Wednesday, January 16, 2013

The Edge


We briefly discussed the idea of the edge yesterday in class.  Please read over this excerpt from moving into stillness and consider how this may be applicable to your art making practice (replace the idea of Yoga with drawing and painting or even broader making any art).


Playing the Edge

A large part of the art and skill in yoga lies in sensing just how far to move into a stretch. If you don't go far enough, there is no challenge to the muscles, no intensity, no stretch, and little possibility for opening. Going too far, however, is an obvious violation of the body, increasing the possibility of both physical pain and injury. Somewhere between these two points is a degree of stretch that is in balance: intensity without pain, use without abuse, strenuousness without strain. You can experience this balance in every posture you do.
This place in the stretch is called your "edge." The body's edge in yoga is the place just before pain, but not pain itself. Pain tells you where the limits of your physical conditioning lie. Edges are marked by pain and define your limits. How far you can fold forward, for example, is limited by your flexibility edge; to go any further hurts and is actually counterproductive. The length of your stay in a pose is determined by your endurance edge. Your interest in a pose is a function of your attention edge.
In daily life, we tend to remain within a familiar but limited comfort zone by staying away from both our physical and mental edges. This would be fine except that as aging occurs these limits close in considerably. Our bodies tighten, our range of movement decreases, and our strength and stamina diminish. By consciously bringing the body to its various limits or edges and holding it there, gently nudging it toward more openness with awareness, the long, slow process of closing in begins to reverse itself. The range expands as the edges change.
Sensing where your edges are and learning to hold the body there with awareness, moving with its often subtle shifts, can be called "playing the edge." This is a large part of what you'll be doing in your practice. Your skill in yoga has little to do with your degree of flexibility or where your edges happen to be. Rather, it is a function of how sensitively you play your edges, no matter where they are.

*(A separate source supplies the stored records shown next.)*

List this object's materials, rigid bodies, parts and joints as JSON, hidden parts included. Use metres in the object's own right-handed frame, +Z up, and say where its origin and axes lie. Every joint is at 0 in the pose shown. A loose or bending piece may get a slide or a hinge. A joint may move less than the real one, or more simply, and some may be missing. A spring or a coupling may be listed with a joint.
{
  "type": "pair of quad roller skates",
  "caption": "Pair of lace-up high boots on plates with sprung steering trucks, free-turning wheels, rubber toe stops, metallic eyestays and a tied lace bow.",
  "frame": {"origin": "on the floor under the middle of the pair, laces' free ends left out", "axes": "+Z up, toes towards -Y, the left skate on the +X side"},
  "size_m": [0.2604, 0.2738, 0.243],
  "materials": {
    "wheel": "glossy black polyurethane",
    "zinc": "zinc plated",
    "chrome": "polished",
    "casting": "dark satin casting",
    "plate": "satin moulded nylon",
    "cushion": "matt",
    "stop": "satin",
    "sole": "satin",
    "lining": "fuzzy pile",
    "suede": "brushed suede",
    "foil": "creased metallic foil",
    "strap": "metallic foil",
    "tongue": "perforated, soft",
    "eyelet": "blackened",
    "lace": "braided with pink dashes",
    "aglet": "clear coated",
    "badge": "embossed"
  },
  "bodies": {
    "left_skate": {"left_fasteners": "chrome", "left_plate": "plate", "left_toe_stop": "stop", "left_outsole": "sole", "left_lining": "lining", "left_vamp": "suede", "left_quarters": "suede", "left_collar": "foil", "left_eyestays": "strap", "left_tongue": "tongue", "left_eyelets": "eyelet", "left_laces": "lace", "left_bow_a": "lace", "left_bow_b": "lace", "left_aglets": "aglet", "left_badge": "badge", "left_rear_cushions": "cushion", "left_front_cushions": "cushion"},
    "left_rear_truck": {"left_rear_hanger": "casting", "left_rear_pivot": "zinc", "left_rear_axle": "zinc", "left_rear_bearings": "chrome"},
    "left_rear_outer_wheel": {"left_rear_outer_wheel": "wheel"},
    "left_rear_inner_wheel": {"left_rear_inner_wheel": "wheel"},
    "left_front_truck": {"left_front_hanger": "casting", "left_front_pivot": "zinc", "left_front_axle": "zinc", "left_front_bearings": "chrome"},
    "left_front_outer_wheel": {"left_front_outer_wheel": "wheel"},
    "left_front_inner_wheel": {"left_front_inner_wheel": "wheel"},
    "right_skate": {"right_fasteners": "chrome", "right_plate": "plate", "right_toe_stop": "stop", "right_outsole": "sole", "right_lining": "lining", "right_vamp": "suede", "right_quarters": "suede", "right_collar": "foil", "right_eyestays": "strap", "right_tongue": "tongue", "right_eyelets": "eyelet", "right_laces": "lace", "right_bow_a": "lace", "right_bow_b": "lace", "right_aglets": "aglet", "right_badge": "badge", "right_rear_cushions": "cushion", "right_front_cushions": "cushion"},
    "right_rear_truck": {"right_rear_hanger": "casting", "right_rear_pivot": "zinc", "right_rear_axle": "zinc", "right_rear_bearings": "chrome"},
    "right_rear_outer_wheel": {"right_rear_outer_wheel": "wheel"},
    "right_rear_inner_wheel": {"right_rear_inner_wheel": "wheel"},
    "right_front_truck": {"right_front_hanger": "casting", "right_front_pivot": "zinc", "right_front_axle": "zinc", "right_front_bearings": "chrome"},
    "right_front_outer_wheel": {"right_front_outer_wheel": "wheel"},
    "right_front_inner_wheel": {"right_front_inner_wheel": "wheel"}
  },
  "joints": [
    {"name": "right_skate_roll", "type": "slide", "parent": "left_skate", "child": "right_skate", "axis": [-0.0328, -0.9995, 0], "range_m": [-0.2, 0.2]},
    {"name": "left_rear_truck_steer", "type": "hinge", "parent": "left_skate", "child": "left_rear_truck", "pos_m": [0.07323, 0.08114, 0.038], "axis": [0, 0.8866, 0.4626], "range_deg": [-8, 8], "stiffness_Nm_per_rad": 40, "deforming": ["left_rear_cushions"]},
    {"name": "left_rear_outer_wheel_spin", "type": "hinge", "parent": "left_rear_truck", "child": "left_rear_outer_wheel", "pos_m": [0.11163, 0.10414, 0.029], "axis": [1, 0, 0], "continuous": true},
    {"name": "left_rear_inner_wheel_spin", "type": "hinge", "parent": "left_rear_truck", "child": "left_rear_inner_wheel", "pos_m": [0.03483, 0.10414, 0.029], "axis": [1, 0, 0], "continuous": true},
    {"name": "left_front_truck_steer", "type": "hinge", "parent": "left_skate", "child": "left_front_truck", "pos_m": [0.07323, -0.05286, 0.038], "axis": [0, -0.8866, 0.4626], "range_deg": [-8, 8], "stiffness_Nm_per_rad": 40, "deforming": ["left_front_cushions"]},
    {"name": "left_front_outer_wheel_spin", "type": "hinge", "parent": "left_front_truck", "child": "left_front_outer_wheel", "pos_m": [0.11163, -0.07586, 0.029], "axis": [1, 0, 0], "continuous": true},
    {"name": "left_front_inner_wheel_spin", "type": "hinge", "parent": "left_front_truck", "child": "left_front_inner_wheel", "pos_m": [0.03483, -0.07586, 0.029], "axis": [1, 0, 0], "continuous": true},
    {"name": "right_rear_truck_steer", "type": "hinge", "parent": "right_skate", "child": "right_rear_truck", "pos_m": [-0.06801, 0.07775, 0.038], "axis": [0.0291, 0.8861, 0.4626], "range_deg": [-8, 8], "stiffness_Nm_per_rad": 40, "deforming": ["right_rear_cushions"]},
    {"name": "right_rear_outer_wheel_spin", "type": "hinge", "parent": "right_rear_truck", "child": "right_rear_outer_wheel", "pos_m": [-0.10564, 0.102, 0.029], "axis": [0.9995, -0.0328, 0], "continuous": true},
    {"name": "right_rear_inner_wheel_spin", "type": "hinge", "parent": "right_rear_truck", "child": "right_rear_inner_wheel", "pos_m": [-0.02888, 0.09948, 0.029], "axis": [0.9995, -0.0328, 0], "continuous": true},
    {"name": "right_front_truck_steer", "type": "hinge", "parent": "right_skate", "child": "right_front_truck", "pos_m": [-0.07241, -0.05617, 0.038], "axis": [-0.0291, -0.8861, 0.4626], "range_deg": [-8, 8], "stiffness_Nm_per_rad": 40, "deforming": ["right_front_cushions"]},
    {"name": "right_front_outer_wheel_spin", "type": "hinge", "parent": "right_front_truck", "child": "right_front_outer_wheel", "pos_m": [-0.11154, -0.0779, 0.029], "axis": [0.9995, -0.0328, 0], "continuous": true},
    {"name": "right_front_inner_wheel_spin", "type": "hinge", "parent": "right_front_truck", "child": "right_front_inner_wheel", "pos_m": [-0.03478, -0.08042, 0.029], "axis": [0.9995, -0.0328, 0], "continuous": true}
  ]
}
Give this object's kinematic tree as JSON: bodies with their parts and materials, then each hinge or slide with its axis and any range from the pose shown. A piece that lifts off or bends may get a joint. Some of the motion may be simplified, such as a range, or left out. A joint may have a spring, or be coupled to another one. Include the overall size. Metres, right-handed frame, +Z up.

This is an important idea to understand as we move forward into our new assignments.  The level system we have discussed in class is intended to help you find your edge and to use that as a tool for your artistic progress.  It is just as important that we be honest about our abilities and frustrations (pains) in art making otherwise we risk injury, although our injury is not physical it will likely appear as our  not wanting to make art anymore.  If you find you are experiencing excessive frustration while working at one level you simply need to spend more time developing your skills at the prior level.  Slow and steady wins the race.